-------- INFORMATION SHOWN --------

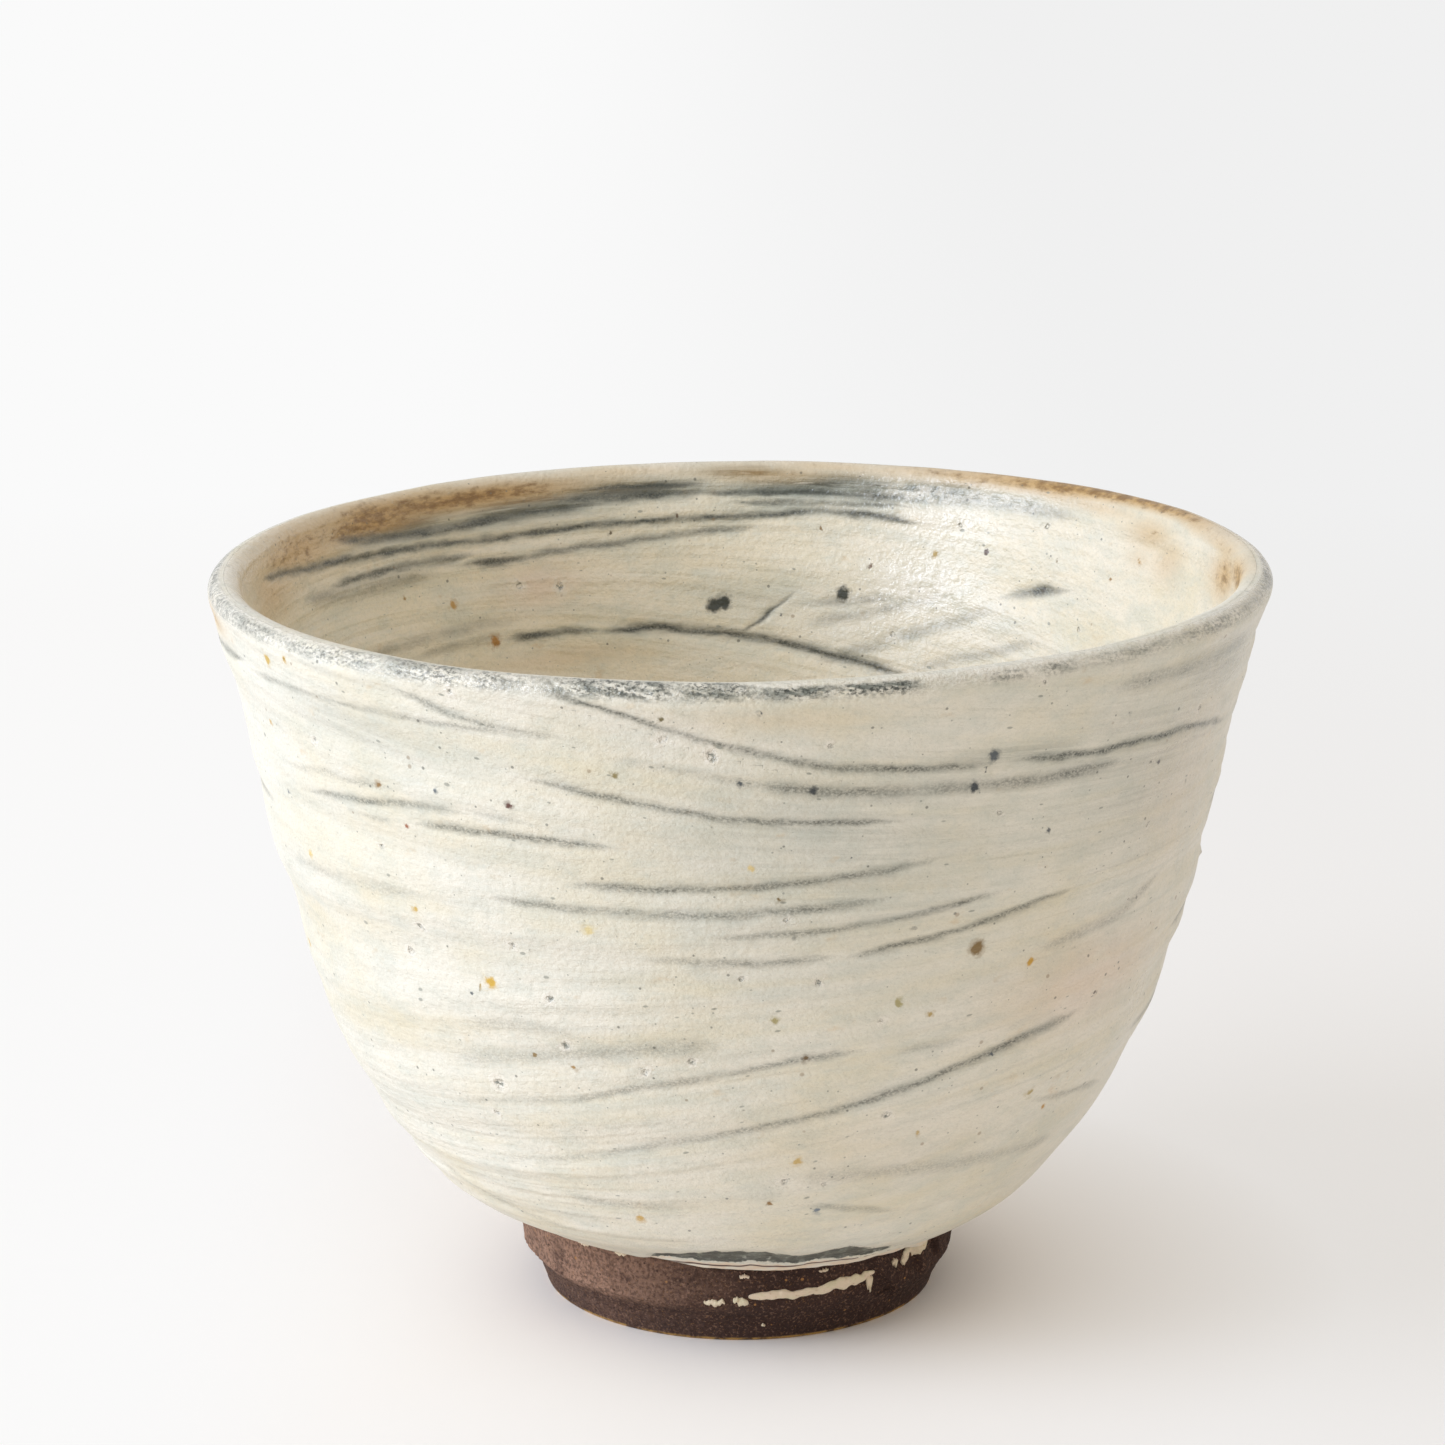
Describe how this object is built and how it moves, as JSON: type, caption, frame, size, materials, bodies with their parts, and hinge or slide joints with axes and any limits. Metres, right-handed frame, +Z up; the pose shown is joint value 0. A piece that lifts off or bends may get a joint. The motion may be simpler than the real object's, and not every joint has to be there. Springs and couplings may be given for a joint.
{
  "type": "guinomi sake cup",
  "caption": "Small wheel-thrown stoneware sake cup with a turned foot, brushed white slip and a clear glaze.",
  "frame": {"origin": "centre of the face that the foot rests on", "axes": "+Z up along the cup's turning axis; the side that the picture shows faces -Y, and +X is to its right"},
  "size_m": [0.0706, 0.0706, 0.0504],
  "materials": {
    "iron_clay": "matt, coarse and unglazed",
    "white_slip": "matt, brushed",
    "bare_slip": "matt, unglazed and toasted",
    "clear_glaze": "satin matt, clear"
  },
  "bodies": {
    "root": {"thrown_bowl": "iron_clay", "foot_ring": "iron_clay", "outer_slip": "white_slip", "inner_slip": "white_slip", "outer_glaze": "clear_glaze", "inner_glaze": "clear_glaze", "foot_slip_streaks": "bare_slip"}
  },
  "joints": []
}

--------

- **WORK REQUIRED**:
Write every line of the material above again, exactly.

- **RESULT FOR THIS EXERCISE**:
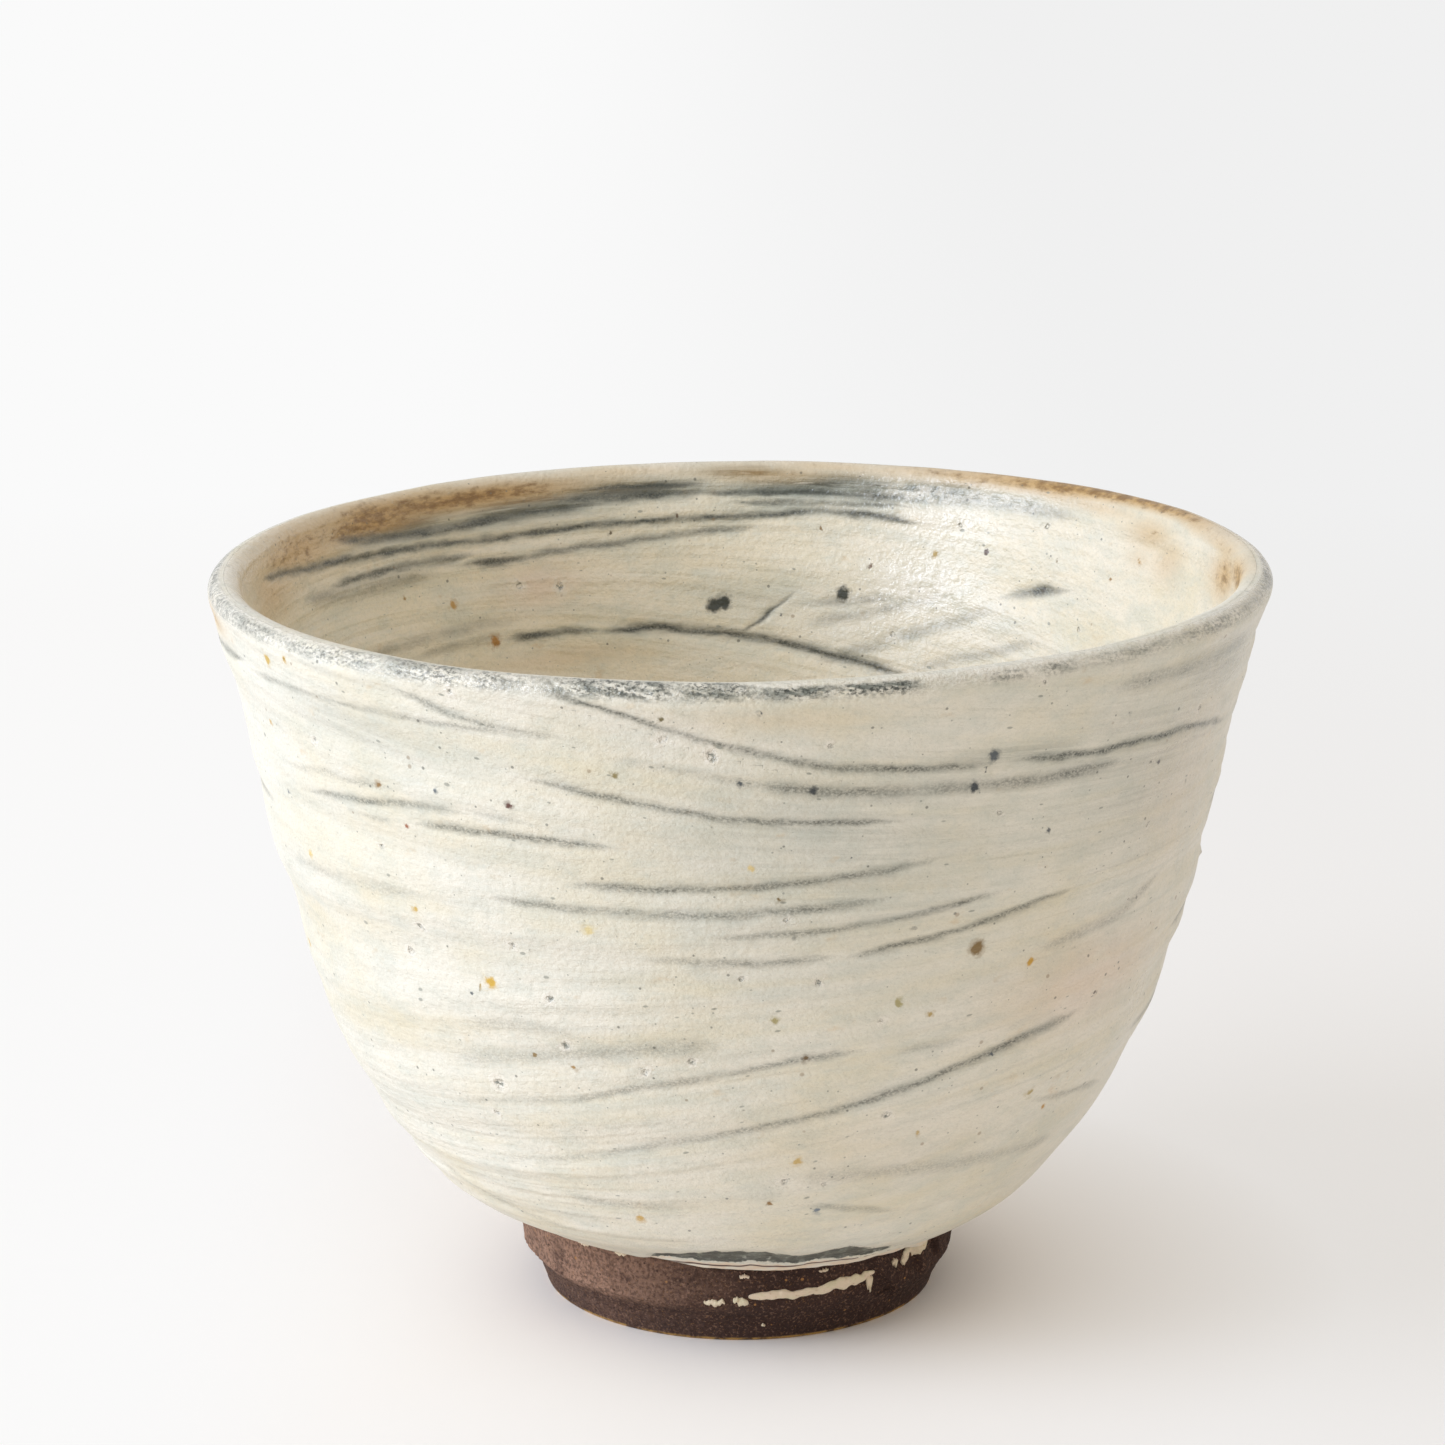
Describe how this object is built and how it moves, as JSON: type, caption, frame, size, materials, bodies with their parts, and hinge or slide joints with axes and any limits. Metres, right-handed frame, +Z up; the pose shown is joint value 0. A piece that lifts off or bends may get a joint. The motion may be simpler than the real object's, and not every joint has to be there. Springs and couplings may be given for a joint.
{
  "type": "guinomi sake cup",
  "caption": "Small wheel-thrown stoneware sake cup with a turned foot, brushed white slip and a clear glaze.",
  "frame": {"origin": "centre of the face that the foot rests on", "axes": "+Z up along the cup's turning axis; the side that the picture shows faces -Y, and +X is to its right"},
  "size_m": [0.0706, 0.0706, 0.0504],
  "materials": {
    "iron_clay": "matt, coarse and unglazed",
    "white_slip": "matt, brushed",
    "bare_slip": "matt, unglazed and toasted",
    "clear_glaze": "satin matt, clear"
  },
  "bodies": {
    "root": {"thrown_bowl": "iron_clay", "foot_ring": "iron_clay", "outer_slip": "white_slip", "inner_slip": "white_slip", "outer_glaze": "clear_glaze", "inner_glaze": "clear_glaze", "foot_slip_streaks": "bare_slip"}
  },
  "joints": []
}